Turkey’s Rate Cut Amid Climbing Inflation Signals More to Come

(Bloomberg) -- The Turkish central bank’s decision to lower a benchmark rate amid climbing inflation is fueling expectations that regulators will keep cutting.

The bank trimmed its overnight lending rate by 25 basis points to 8.5 percent on Tuesday, the sixth consecutive reduction. The one-week repurchase and overnight borrowing rates were kept at 7.5 percent and 7.25 percent respectively. All of the decisions were in line with economists’ forecasts in a Bloomberg survey. The lira gained.

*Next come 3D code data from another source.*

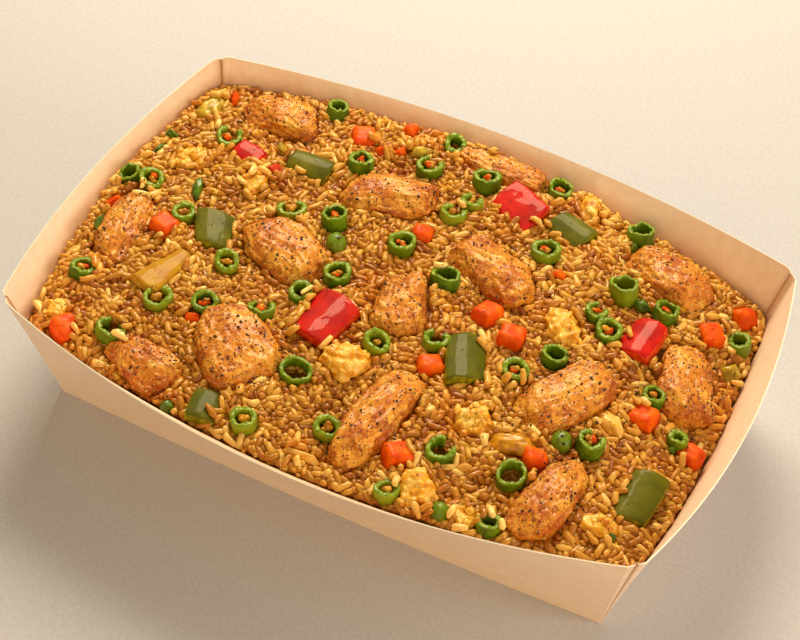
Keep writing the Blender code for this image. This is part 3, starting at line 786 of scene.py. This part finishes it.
def ring_mesh(ring, seed):
    """Points, faces and cut lip of one ring, uneven as a knife leaves it."""
    _, _, diameter, height, _, _, form, _ = ring
    share, arc, spring = RING_FORMS[form]
    rng = random.Random(seed)
    start = math.radians(rng.uniform(40, 140))
    ribs = rng.choice((9, 10, 11, 12))
    closed = arc == 360
    count = RING_STEPS if closed else RING_STEPS + 1
    points, lip = [], []
    for i in range(count):
        angle = start + math.radians(arc) * i / RING_STEPS
        around = Vector((math.cos(angle), math.sin(angle), seed))
        wobble = 1 + 0.07 * math.cos(2 * angle + seed) + 0.03 * math.cos(3 * angle + 2 * seed)
        wobble += spring * (i / RING_STEPS - 0.5) * 2
        tooth = noise.noise(around * 2.6)
        nick = noise.noise(around * 6.1)
        rib = 0.04 * math.cos(ribs * angle + seed) + 0.2 * nick
        for across, up in RING_SECTION:
            ripple = 0.8 * noise.noise(Vector((around.x * 3, around.y * 3, seed + up)))
            wall = RING_WALL * share * (1 - across)
            radius = (diameter * MM / 2 - wall) * wobble + mixed(ripple, rib, across) * MM
            z = up * height * MM / 2 * (1 + 0.14 * tooth)
            z += (0.5 * tooth + 0.25 * nick) * MM * (up > 0.7)
            points.append((radius * math.cos(angle), radius * math.sin(angle), z))
            lip.append(0.9 if up > 0.95 else 0.3 if across < 0.2 else 0.0)
    section = np.arange(len(RING_SECTION))
    rows = [section + i * len(section) for i in range(count)]
    faces = [strip(rows[i], rows[(i + 1) % count]) for i in range(RING_STEPS)]
    for row in [] if closed else [rows[0], rows[-1]]:
        at_start = row is rows[0]
        rim = np.array(points)[row]
        for scale in (0.6, 0.02):
            inner = section + len(points)
            points.extend(mixed(rim.mean(0), rim, scale))
            lip.extend([0.6] * len(section))
            faces.append(strip(inner, row) if at_start else strip(row, inner))
            row = inner
    return np.array(points), np.concatenate(faces), np.array(lip)


def moved(points, matrix):
    spin = np.array(matrix.to_3x3())
    return points @ spin.T + np.array(matrix.translation)


def joined(parts):
    """Several parts in one: their points, their faces and any values of their points."""
    points, faces, *values = zip(*parts)
    starts = np.cumsum([0, *map(len, points[:-1])])
    faces = [face + start for face, start in zip(faces, starts)]
    return [np.concatenate(arrays) for arrays in (points, faces, *values)]


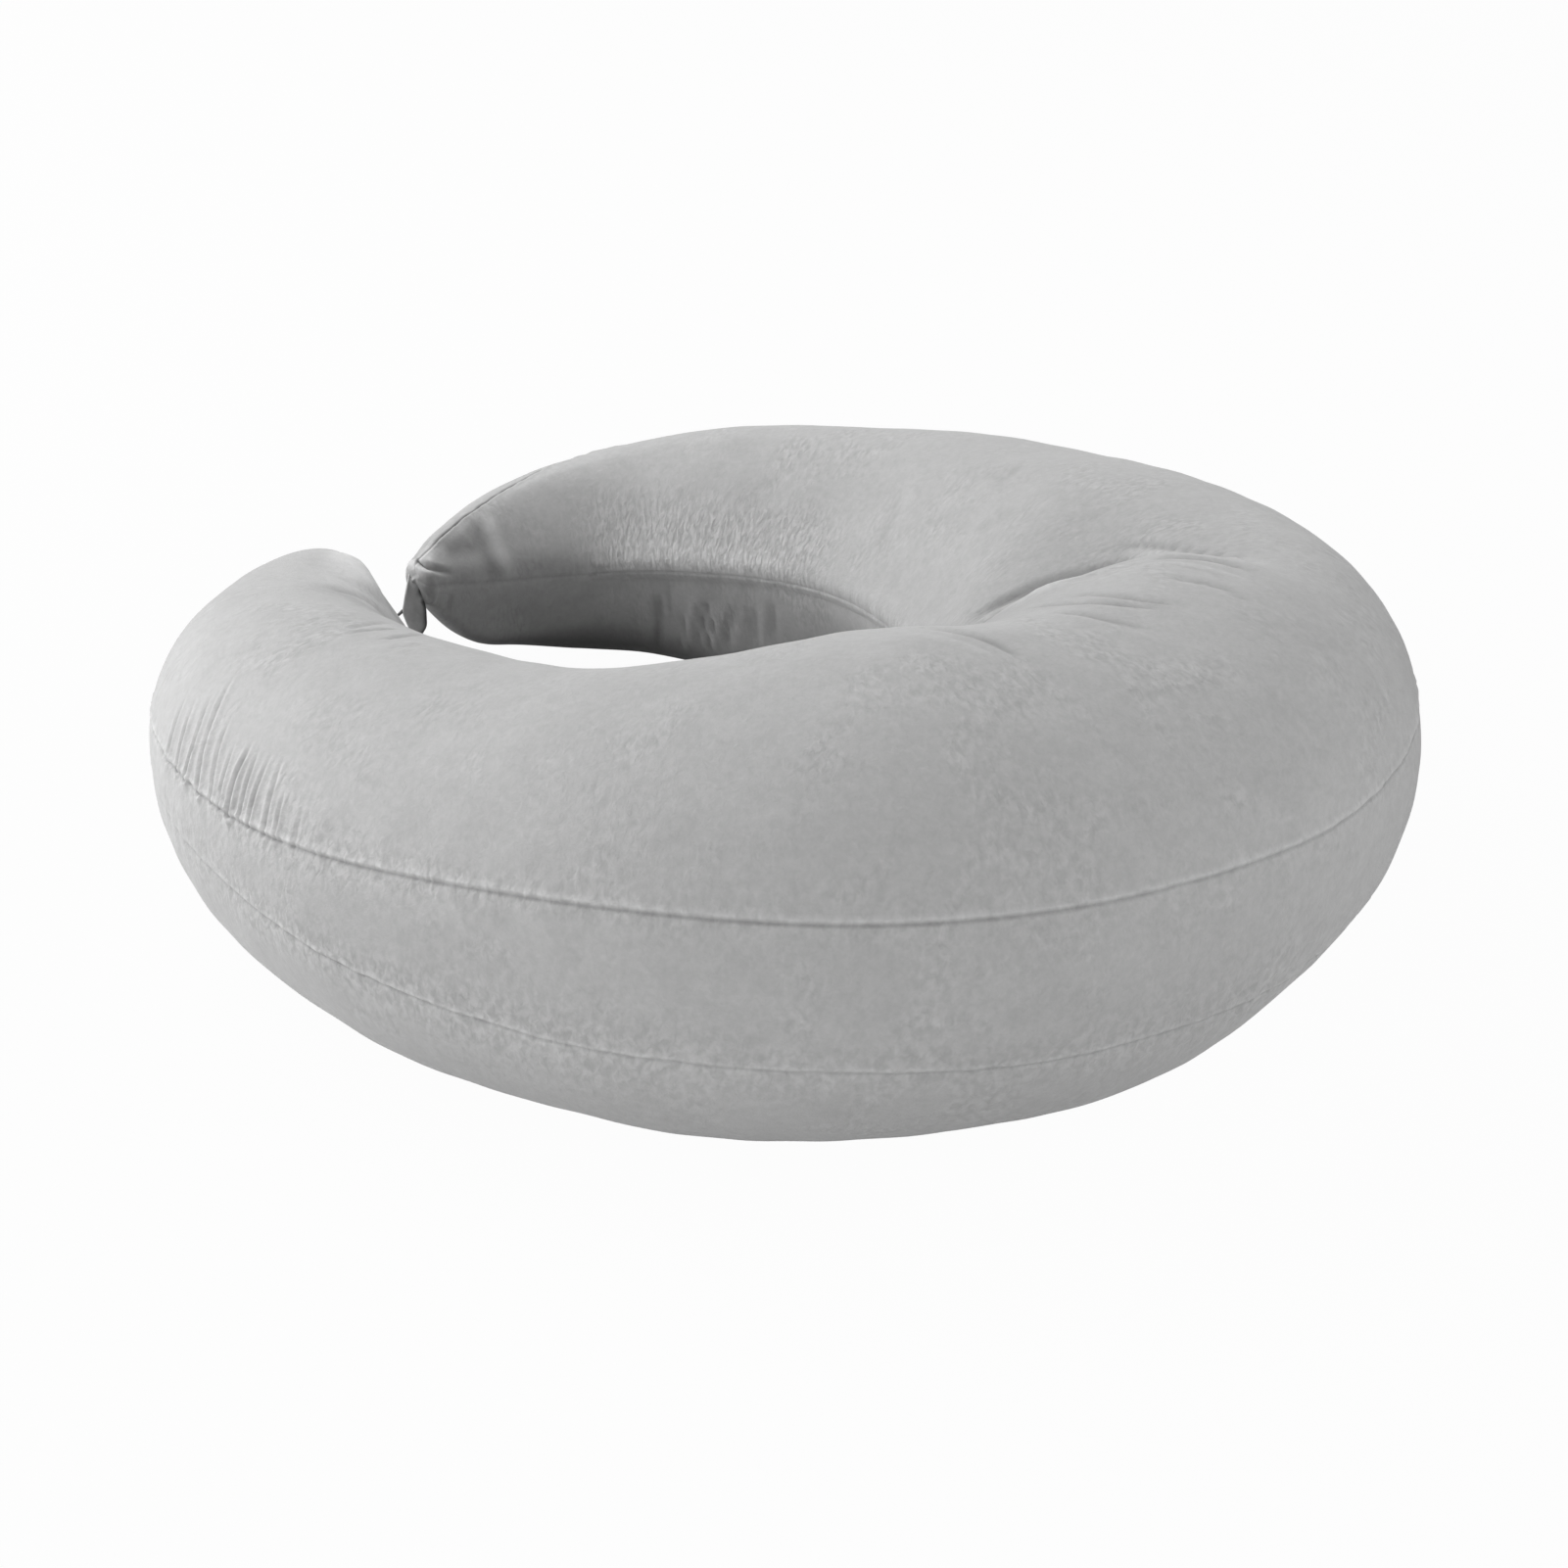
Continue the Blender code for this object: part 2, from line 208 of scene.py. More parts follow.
# How strong a crease is along its run: gathers thin out upwards, the others fade at both ends.
GATHER_RUN = Zone(-0.10, 0.02, 0.45, 1.00)
FOLD_RUN = Zone(0.00, 0.25, 0.75, 1.00)
GATHER_LIPS, FOLD_LIPS = 3.4, 0.9  # how much the cloth stands up on either side of a trough
# A crease also carries painted shade in its trough and painted light on its lips; at this depth that
# painted shade is 1.
SHADE_DEPTH = 0.0016  # depth of a crease that is shaded by 1
MOST_SHADE = 1.5

# How each seam looks: the hole's seam, the upper outer seam and the lower outer seam.
#   depth, width  of the groove that the stitches pull
#   lip           height of the soft roll above the groove
#    dark          how much darker the stitch line is; 0.75 of it paints the soft roll lighter
#   crushed       how far from it the pile is crushed
#   pucker        length of its puckers
#   reach         how far from it they reach
SeamLook = namedtuple("SeamLook", "depth width lip dark crushed pucker reach")
SEAM_LOOKS = (
    SeamLook(0.0008, 0.0014, 0.0000, 0.06, 0.012, 0.021, 0.020),
    SeamLook(0.0010, 0.0011, 0.0009, 0.24, 0.015, 0.016, 0.014),
    SeamLook(0.0010, 0.0012, 0.0008, 0.28, 0.028, 0.019, 0.014),
)
SEAM_DIP_WIDTH = 0.010
ROLL_ABOVE, ROLL_WIDTH = 0.0031, 0.0015  # the soft roll's line above the seam, and its width
STITCH_WIDTH = 0.0012  # width of the dark stitch line
# The lower seam shows best under the front of the blunt end's side, and less elsewhere.
LOWER_SEAM_ALONG = (0.20, 0.32, 0.40, 0.50, 0.62, 1.73)
LOWER_SEAM_SHARE = (0.3, 0.6, 1.0, 0.8, 0.6, 0.6)

# Both sides of the hole's seam on the far arm, in zones along the pillow and away from the seam:
# the lip above it and the wall that is drawn in below, the pleats on that wall, the worn pile
# above the seam, and the painted highlight strip on the lip.
LIP_ALONG, TUCK_BELOW = Zone(1.05, 1.17, 1.55, 1.67), Zone(0, 0.010, 0.035, 0.085)
PLEATS_ALONG, PLEATS_BELOW = Zone(1.34, 1.42, 1.60, 1.66), Zone(0, 0.010, 0.030, 0.090)
WORN_ALONG, WORN_ABOVE = Zone(1.30, 1.38, 1.56, 1.64), Zone(0, 0.004, 0.025, 0.080)
STRIP_ALONG, STRIP_ABOVE = Zone(1.32, 1.44, 1.54, 1.62), Zone(0, 0.002, 0.008, 0.026)
LIP_PEAK = 0.008  # distance of the lip's highest line from the seam
LIP_OUT, LIP_IN = 0.020, 0.006  # how wide the lip is on either side of that line
# How worn the pile is above the seam, and how much lighter the lip's strip is painted, a painted
# highlight.
WORN_SHARE, STRIP_PAINTED_LIGHT = 0.90, 0.28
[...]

The cut comes amid renewed pressure by President Recep Tayyip Erdogan to boost growth with lower lending costs. In its decision, the rate-setting committee led by Governor Murat Cetinkaya said the recent spike in food prices could revert soon and core inflation would improve gradually. But the bank’s outlook is out of step with market expectations that inflation will remain above 7 percent over the next two years, said William Jackson, a senior emerging markets economist at Capital Economics in London.

Global Conditions

“The council’s relentlessly dovish stance suggests that further rate cuts are on the cards -- we have now penciled in another 50 basis points of cuts this year,” Jackson said. “We had actually expected the monetary policy committee to leave all its key interest rates unchanged as a result of the deteriorating inflation outlook.”

The decision suggests policy makers were influenced by global conditions and the performance of the currency after the failed coup, Jackson said in an e-mailed note.

The consumer inflation rate rose by more than a percentage point to 8.79 percent last month while the core index, which strips out the impact of volatile items such as food and gold, was little changed at 8.7 percent. Annual price gains are expected to slow to 7.6 percent at the end of this year and finish 2017 around the same level, according to forecasts compiled by Bloomberg. The bank’s official forecast is 5 percent.

Although price gains accelerated last month, the core index “remains benign” and gives the central bank room to cut rates, Barclays Capital analyst Durukal Gun said in an e-mailed report on Aug. 19. The bank will maintain an “accommodative” monetary policy given risks to economic growth and other central banks’ “easing bias,” said Gun, who accurately predicted the overnight lending rate reduction.

Easing Pace

The bank has cut the overnight lending rate 225 basis points since March. The monthly pace slowed to 25 basis points in each of the last two decisions following the July 15 coup attempt, after three reductions of 50 basis points.

The bank said global conditions helped to mitigate the coup’s impact on financial markets as it narrows its corridor of the three main interest rates.

“The adverse impact of domestic developments in mid-July on market indicators has been largely reversed due to an improved global risk appetite and the recent measures,” it said.

The lira, which weakened as much as 6.8 percent after the failed coup, strengthened after the decision, trimming losses since the takeover attempt to 2 percent. It was trading 0.1 percent higher at 2.9377 per dollar at 5:13 p.m. in Istanbul.